Please find all lines in the data that hold the string "shows" and copy them.

_ _ _

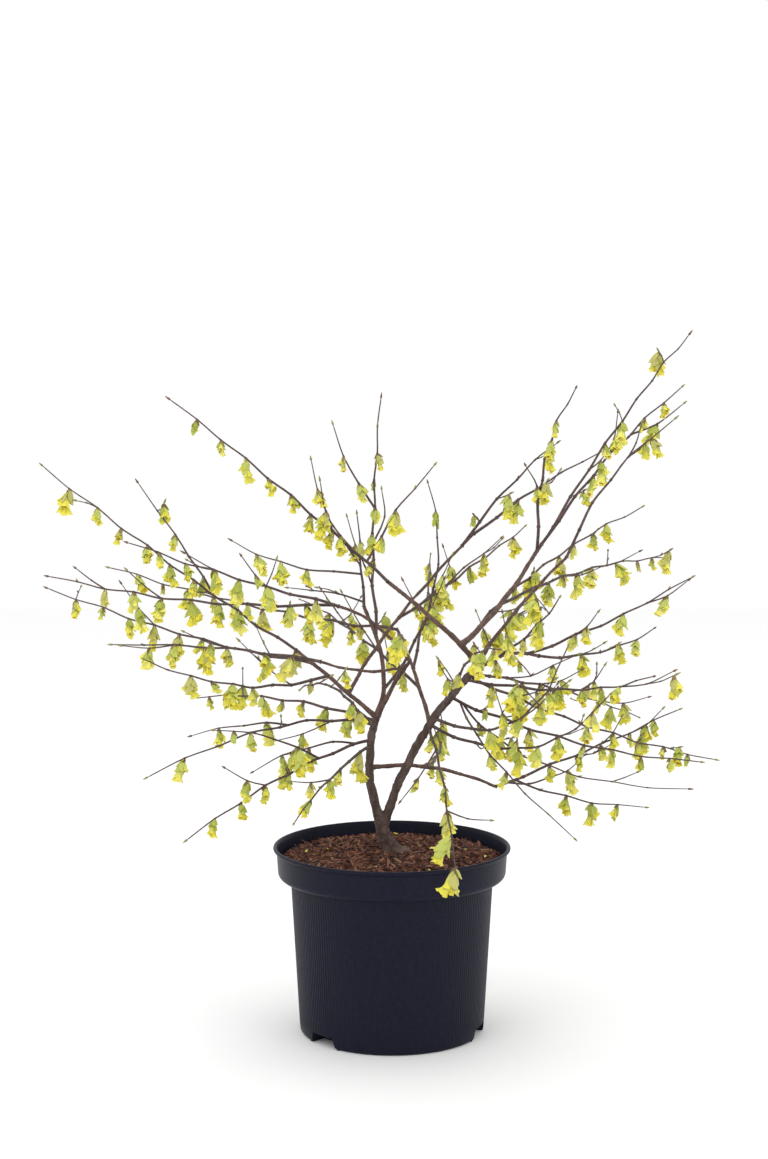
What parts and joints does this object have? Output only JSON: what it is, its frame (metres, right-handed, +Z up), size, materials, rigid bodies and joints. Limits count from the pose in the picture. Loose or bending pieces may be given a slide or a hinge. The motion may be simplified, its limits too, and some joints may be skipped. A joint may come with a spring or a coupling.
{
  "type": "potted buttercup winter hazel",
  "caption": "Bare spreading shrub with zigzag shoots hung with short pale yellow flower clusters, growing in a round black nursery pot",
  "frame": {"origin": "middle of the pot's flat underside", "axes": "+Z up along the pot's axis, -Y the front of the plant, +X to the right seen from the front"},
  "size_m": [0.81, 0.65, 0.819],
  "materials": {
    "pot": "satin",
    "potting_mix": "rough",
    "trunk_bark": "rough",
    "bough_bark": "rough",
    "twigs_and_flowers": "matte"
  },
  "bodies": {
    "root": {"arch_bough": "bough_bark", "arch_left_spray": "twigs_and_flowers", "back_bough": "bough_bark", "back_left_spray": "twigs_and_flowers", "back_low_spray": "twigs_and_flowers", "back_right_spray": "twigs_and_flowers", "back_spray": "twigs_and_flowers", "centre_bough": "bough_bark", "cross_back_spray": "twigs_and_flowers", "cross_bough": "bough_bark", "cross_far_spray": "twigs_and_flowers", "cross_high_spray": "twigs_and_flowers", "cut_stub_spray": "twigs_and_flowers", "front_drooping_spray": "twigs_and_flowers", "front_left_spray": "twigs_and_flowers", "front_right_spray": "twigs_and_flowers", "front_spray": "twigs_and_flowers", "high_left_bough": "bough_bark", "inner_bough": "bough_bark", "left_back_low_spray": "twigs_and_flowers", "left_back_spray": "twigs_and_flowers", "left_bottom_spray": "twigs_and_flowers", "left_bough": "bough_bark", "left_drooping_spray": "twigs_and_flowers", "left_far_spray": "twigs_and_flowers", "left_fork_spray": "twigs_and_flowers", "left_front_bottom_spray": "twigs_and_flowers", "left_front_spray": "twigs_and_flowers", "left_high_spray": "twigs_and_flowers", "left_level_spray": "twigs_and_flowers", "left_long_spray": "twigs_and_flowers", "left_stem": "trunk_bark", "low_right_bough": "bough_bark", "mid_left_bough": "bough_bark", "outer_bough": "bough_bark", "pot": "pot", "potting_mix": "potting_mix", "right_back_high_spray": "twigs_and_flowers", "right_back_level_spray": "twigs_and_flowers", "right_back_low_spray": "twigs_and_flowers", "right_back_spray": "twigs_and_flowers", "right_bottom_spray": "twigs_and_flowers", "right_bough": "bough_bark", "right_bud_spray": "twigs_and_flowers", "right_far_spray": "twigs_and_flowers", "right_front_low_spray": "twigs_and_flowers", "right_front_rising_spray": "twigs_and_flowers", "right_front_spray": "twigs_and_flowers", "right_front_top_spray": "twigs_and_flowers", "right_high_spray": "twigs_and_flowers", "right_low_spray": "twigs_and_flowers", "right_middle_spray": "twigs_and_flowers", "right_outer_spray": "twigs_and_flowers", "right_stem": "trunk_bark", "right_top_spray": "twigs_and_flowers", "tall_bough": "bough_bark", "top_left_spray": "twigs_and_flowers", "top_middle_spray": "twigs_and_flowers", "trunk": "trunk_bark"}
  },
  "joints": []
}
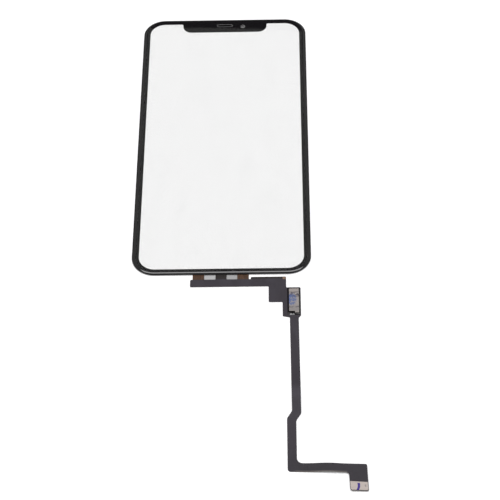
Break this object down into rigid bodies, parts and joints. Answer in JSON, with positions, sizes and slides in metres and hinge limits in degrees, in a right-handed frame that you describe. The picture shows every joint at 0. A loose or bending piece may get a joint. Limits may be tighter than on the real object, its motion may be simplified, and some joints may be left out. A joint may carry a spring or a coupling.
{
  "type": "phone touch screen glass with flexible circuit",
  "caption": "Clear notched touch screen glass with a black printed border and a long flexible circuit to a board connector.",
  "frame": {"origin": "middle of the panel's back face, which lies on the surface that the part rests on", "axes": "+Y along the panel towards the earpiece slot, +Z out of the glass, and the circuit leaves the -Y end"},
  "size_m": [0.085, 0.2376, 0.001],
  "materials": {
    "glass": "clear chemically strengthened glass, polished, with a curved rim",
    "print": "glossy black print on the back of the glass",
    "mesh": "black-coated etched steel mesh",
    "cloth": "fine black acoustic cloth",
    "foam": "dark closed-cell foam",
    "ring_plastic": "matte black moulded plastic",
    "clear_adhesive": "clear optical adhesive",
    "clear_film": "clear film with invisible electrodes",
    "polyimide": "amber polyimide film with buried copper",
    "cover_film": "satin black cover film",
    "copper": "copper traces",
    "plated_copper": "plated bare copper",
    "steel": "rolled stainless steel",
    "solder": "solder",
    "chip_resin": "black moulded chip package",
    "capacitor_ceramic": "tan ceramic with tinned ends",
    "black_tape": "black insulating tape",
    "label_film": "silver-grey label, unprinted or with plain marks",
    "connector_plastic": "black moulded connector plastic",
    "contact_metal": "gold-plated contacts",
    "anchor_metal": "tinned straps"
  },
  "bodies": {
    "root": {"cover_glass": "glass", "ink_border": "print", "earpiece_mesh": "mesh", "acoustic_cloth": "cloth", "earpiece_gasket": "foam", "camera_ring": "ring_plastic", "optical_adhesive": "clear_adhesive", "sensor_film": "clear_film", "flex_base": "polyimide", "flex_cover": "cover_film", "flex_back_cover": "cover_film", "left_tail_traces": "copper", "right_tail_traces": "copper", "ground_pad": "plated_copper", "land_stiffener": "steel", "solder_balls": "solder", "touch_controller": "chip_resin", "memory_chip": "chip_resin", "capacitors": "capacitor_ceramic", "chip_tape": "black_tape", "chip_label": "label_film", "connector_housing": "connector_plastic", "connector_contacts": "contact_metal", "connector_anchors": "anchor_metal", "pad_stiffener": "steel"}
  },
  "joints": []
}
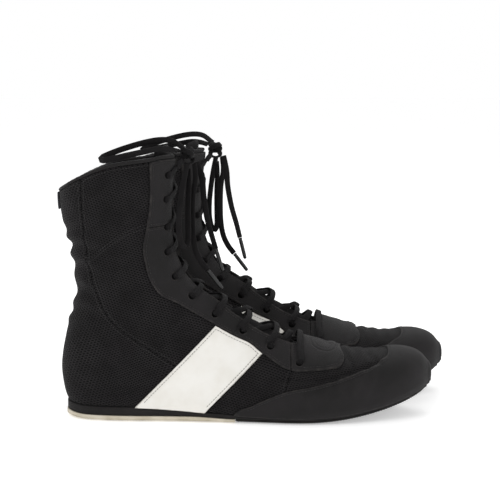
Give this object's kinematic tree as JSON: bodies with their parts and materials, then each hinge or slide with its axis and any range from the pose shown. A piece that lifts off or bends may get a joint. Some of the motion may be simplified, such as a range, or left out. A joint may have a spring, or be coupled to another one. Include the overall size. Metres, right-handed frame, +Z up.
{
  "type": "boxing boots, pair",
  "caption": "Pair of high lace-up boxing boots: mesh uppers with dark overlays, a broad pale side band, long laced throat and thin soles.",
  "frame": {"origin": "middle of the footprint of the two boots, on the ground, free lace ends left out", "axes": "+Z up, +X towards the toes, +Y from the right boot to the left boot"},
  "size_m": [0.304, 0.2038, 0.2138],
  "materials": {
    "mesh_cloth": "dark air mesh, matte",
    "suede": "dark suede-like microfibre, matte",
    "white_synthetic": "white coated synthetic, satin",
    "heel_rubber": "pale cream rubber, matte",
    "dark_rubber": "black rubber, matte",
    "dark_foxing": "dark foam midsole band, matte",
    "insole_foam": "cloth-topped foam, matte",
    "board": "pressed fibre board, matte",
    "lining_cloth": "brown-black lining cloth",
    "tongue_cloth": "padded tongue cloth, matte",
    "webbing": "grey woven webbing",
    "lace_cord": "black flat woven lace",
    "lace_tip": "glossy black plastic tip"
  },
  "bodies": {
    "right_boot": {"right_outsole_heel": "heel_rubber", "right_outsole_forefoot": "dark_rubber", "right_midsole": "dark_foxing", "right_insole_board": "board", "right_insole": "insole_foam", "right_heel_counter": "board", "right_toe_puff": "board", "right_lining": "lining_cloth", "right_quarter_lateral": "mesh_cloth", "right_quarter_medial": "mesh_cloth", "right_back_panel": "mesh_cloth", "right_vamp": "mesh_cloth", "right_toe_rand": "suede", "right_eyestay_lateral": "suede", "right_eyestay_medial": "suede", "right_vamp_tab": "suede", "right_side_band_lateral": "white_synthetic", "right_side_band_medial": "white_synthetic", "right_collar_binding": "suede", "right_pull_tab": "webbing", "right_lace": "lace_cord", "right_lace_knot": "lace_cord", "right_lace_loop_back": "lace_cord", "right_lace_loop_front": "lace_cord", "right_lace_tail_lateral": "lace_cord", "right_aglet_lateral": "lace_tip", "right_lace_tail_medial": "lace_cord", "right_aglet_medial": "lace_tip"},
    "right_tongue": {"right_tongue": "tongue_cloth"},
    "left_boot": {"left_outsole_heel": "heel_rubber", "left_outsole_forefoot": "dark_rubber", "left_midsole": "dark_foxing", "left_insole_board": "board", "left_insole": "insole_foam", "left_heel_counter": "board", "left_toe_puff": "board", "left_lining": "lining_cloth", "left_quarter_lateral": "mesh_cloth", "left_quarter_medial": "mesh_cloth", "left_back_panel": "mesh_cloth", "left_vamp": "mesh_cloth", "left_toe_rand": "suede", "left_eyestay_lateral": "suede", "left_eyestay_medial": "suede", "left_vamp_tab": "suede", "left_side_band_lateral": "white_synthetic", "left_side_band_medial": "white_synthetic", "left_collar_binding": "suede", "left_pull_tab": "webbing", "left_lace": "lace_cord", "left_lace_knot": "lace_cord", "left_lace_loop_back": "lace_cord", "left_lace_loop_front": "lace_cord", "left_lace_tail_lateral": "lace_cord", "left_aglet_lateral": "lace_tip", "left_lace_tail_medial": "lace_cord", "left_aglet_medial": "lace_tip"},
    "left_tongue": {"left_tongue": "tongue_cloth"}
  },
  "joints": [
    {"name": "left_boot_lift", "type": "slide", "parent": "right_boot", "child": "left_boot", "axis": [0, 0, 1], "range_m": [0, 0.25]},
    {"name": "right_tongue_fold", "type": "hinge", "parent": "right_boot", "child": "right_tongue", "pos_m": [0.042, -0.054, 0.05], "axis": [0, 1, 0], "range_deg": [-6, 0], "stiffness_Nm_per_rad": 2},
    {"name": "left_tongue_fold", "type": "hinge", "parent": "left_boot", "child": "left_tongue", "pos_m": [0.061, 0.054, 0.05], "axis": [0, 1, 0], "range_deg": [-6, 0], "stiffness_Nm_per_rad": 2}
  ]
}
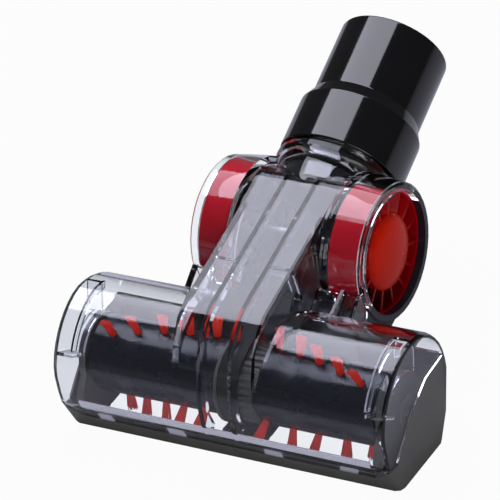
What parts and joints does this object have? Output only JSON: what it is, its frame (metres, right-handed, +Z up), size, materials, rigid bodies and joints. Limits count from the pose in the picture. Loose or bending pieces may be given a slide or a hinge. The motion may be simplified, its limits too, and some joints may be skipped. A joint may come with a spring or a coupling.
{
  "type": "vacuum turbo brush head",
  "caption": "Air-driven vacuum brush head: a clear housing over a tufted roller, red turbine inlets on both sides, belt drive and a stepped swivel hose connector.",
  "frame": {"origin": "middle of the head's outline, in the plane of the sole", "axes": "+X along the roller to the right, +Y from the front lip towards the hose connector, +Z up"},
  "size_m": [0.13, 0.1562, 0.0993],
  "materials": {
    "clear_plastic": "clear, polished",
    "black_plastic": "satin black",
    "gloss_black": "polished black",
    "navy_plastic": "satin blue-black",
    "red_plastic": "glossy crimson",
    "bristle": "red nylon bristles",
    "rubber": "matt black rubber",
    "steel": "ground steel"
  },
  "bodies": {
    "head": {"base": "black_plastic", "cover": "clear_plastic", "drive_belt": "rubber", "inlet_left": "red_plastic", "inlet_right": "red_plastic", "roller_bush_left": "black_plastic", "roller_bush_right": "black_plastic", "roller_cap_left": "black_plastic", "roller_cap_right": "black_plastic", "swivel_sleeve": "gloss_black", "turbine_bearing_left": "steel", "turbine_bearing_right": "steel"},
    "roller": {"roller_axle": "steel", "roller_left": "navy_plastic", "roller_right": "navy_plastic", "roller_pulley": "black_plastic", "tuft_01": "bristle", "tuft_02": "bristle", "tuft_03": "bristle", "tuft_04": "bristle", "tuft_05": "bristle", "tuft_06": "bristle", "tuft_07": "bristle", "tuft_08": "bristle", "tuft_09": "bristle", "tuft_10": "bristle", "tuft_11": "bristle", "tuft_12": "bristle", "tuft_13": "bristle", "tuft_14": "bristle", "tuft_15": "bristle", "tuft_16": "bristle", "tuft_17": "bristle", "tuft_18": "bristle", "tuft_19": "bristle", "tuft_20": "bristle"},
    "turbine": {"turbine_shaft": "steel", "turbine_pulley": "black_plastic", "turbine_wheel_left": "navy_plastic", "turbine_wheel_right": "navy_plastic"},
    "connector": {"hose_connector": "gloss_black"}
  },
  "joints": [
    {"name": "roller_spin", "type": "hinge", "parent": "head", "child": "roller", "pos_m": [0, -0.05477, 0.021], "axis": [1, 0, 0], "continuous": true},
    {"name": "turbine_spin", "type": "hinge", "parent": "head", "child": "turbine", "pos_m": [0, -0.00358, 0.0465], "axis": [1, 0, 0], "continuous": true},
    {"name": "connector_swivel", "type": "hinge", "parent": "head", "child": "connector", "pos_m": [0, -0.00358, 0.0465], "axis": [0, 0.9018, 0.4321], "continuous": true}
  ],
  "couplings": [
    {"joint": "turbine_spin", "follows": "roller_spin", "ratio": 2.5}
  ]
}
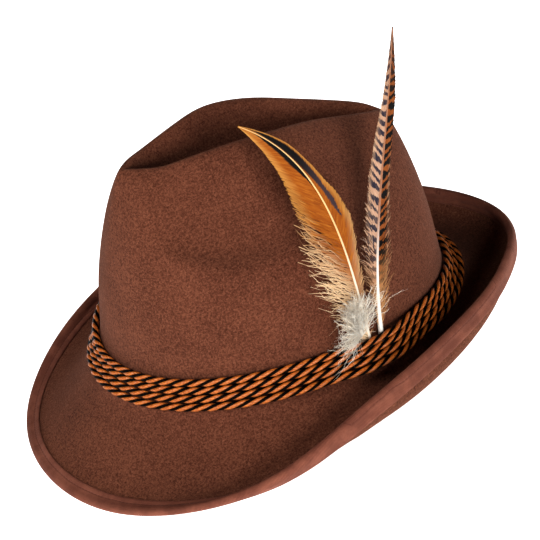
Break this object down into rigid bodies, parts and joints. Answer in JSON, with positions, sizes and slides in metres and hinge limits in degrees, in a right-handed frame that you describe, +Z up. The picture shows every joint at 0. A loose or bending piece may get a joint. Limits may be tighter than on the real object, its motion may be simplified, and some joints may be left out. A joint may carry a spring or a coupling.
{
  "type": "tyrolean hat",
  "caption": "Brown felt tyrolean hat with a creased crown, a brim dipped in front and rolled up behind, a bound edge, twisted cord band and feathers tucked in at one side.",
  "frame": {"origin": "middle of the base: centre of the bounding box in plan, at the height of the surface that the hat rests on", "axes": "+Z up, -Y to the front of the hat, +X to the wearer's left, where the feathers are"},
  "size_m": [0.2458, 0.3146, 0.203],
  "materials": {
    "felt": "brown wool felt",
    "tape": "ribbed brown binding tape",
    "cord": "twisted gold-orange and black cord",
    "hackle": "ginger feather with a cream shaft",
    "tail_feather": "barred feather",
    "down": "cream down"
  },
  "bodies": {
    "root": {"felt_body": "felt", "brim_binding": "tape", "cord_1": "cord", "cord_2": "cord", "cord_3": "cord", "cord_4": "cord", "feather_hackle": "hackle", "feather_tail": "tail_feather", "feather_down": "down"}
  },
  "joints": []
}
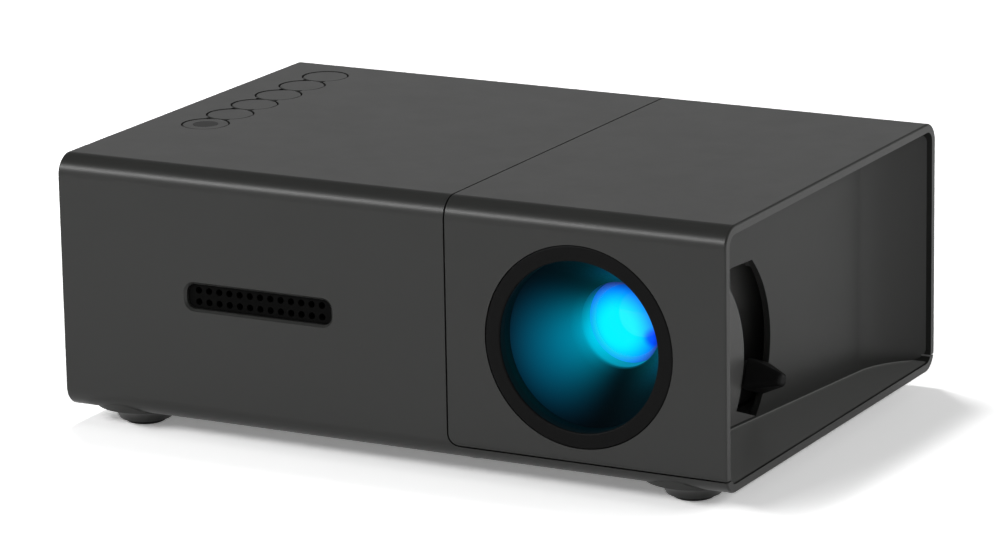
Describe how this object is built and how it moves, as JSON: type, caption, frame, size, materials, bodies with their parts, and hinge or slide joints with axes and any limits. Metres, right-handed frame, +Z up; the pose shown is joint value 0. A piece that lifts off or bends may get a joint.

_ _ _

Task result
Break this object down into rigid bodies, parts and joints. Answer in JSON, with positions, sizes and slides in metres and hinge limits in degrees, in a right-handed frame that you describe. The picture shows every joint at 0. A loose or bending piece may get a joint. Limits may be tighter than on the real object, its motion may be simplified, and some joints may be left out. A joint may carry a spring or a coupling.
Break this object down into rigid bodies, parts and joints. Answer in JSON, with positions, sizes and slides in metres and hinge limits in degrees, in a right-handed frame that you describe, +Z up. The picture shows every joint at 0. A loose or bending piece may get a joint. Limits may be tighter than on the real object, its motion may be simplified, and some joints may be left out. A joint may carry a spring or a coupling.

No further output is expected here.